Viewpoint-Agnostic Manipulation Policies with Strategic Vantage Selection
Sreevishakh Vasudevan, Som Sagar, Ransalu Senanayake
TL;DR
The paper tackles the brittleness of vision-guided manipulation policies to camera viewpoint changes. It introduces Vantage, a viewpoint-selection framework that uses Bayesian optimization with a Gaussian-process surrogate to pick a small set of informative training viewpoints for fine-tuning. The method provides sublinear regret and robustness guarantees, with large empirical gains across simulated and real-world tasks and policy families, including diffusion policies.
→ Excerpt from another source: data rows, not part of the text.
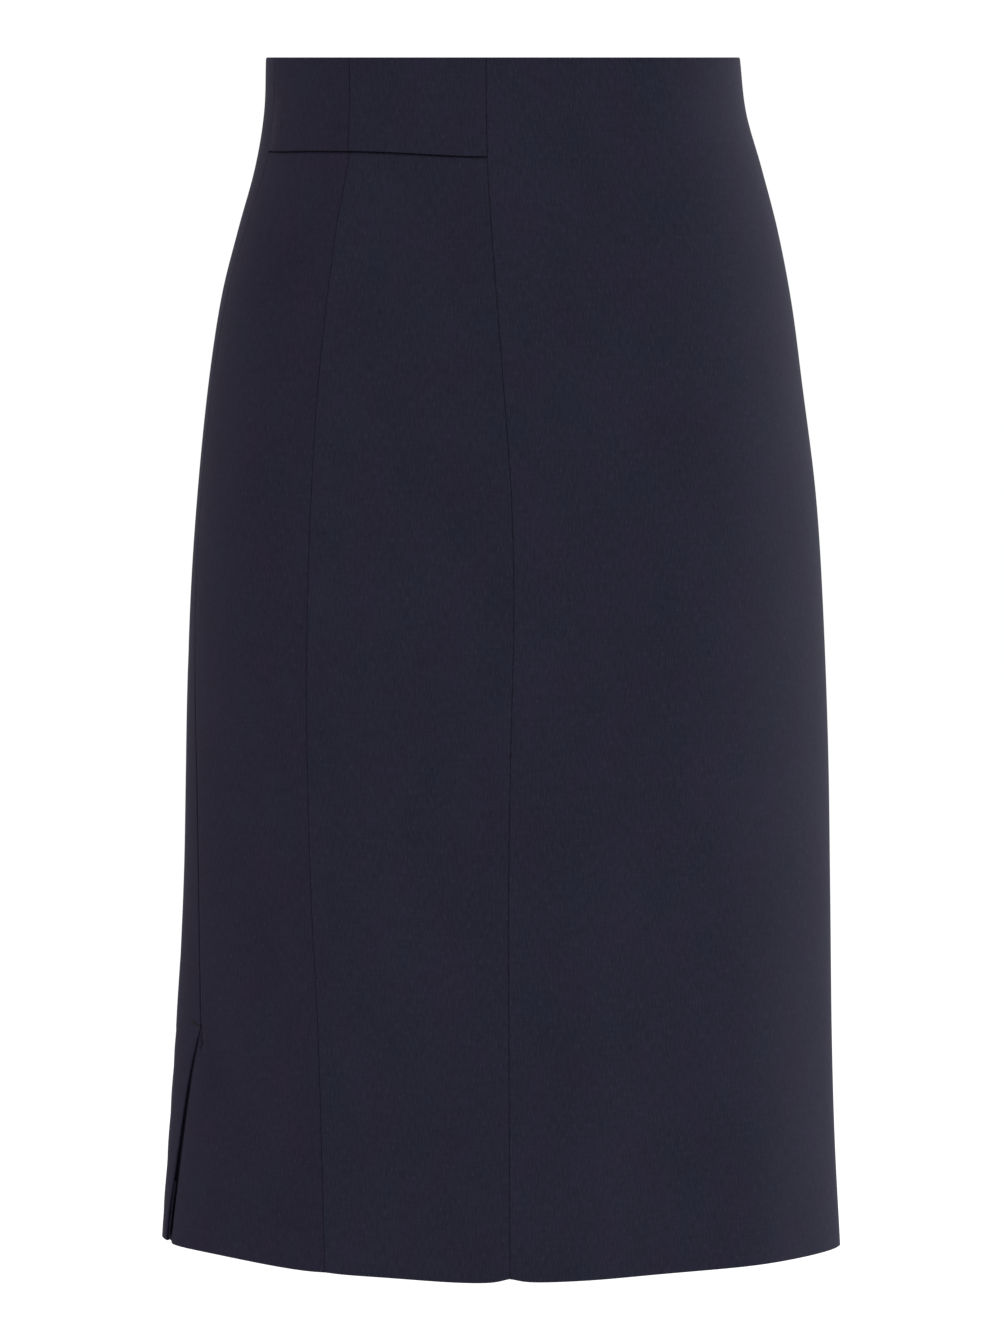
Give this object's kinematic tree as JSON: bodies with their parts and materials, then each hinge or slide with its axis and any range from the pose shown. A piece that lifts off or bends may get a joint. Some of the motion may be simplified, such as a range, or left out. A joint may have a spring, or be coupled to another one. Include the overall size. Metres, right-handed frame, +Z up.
{
  "type": "pencil skirt",
  "caption": "High-waisted knee-length pencil skirt in fine navy wool, filled out and hollow, with a one-sided yoke, shaped seams, a side vent and a concealed back zip.",
  "frame": {"origin": "middle of the waist opening, level with the waist's top edge", "axes": "+Z up, the front faces -Y, the wearer's left is +X; the skirt hangs from the origin down"},
  "size_m": [0.3797, 0.2456, 0.662],
  "materials": {
    "navy_wool": "fine plain-woven wool with a dry, slightly slubbed face and almost no sheen",
    "zip_tape": "close-woven zip tape dyed to match the cloth",
    "zip_enamel": "navy enamel over die-cast metal, half gloss"
  },
  "bodies": {
    "skirt": {"front_left_panel": "navy_wool", "front_middle_panel": "navy_wool", "front_side_panel": "navy_wool", "yoke_side": "navy_wool", "yoke_front": "navy_wool", "back_left_panel": "navy_wool", "back_right_panel": "navy_wool", "zip_tape": "zip_tape", "zip_slider": "zip_enamel"},
    "zip_pull": {"zip_pull": "zip_enamel"}
  },
  "joints": [
    {"name": "zip_pull_swing", "type": "hinge", "parent": "skirt", "child": "zip_pull", "pos_m": [0, 0.0867, -0.01071], "axis": [1, 0, 0], "range_deg": [0, 160]}
  ]
}
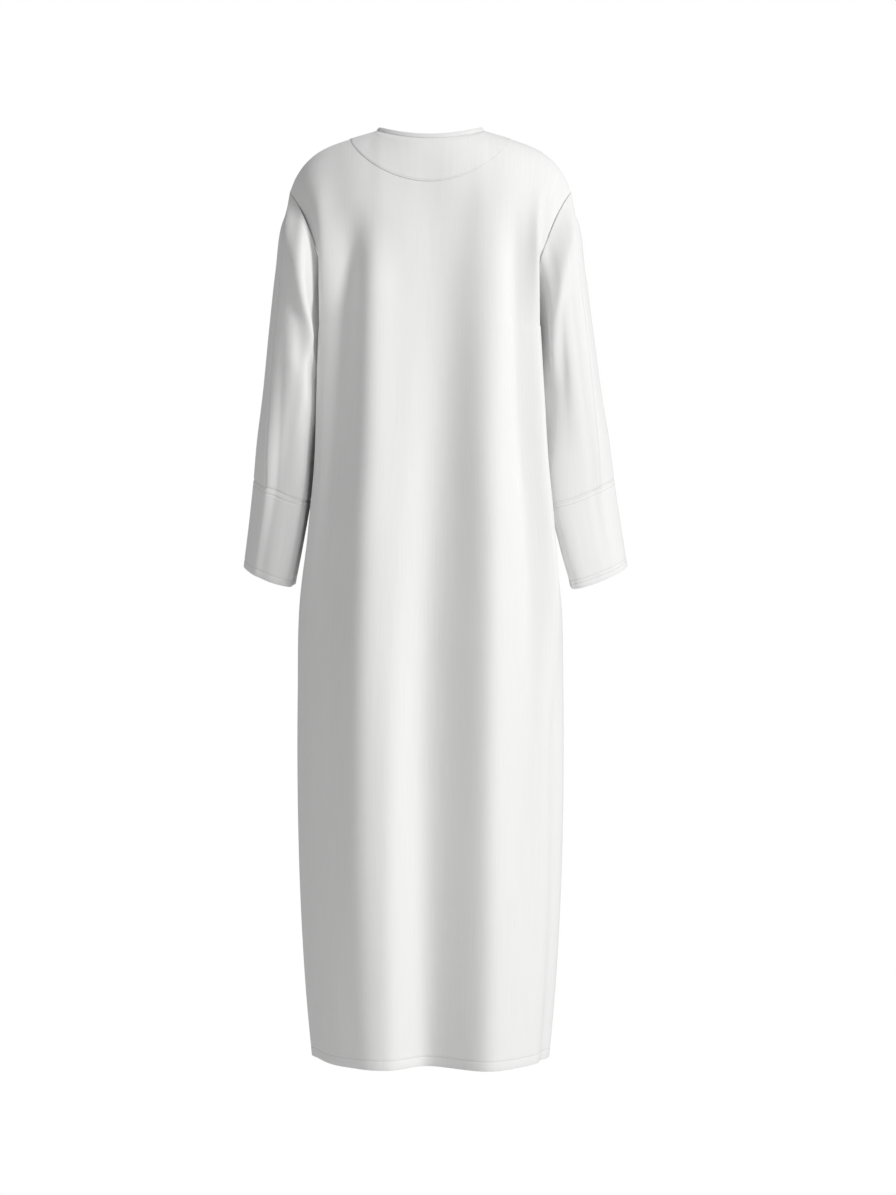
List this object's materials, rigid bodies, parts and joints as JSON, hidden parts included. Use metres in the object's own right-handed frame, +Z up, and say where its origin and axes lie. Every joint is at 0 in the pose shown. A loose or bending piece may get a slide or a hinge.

Real-robot experiments confirm sim-to-real viability and demonstrate substantial performance improvements with limited fine-tuning budget.
Abstract
Since vision-based manipulation policies are typically trained from data gathered from a single viewpoint, their performance drops when the view changes during deployment. Naively aggregating demonstrations from numerous random views is not only costly but also known to destabilize learning, as excessive visual diversity acts as noise. We present Vantage, a viewpoint selection framework to fine-tune any pre-trained policy on a small, strategically set of camera poses to induce viewpoint-agnostic behavior. Instead of relying on costly brute-force search over viewpoints, Vantage formulates camera placement as an information gain optimization problem in a continuous space. This approach balances exploration of novel poses with exploitation of promising ones, while also providing theoretical guarantees about convergence and robustness. Across manipulation tasks and policy families, Vantage consistently improves success under viewpoint shifts compared to fixed, grid, or random data selection strategies with only a handful of fine-tuning steps. Experiments conducted on simulated and real-world setups show that Vantage increases the task success rate by 25% for diffusion policies, and yields robust gains in dynamic-camera settings.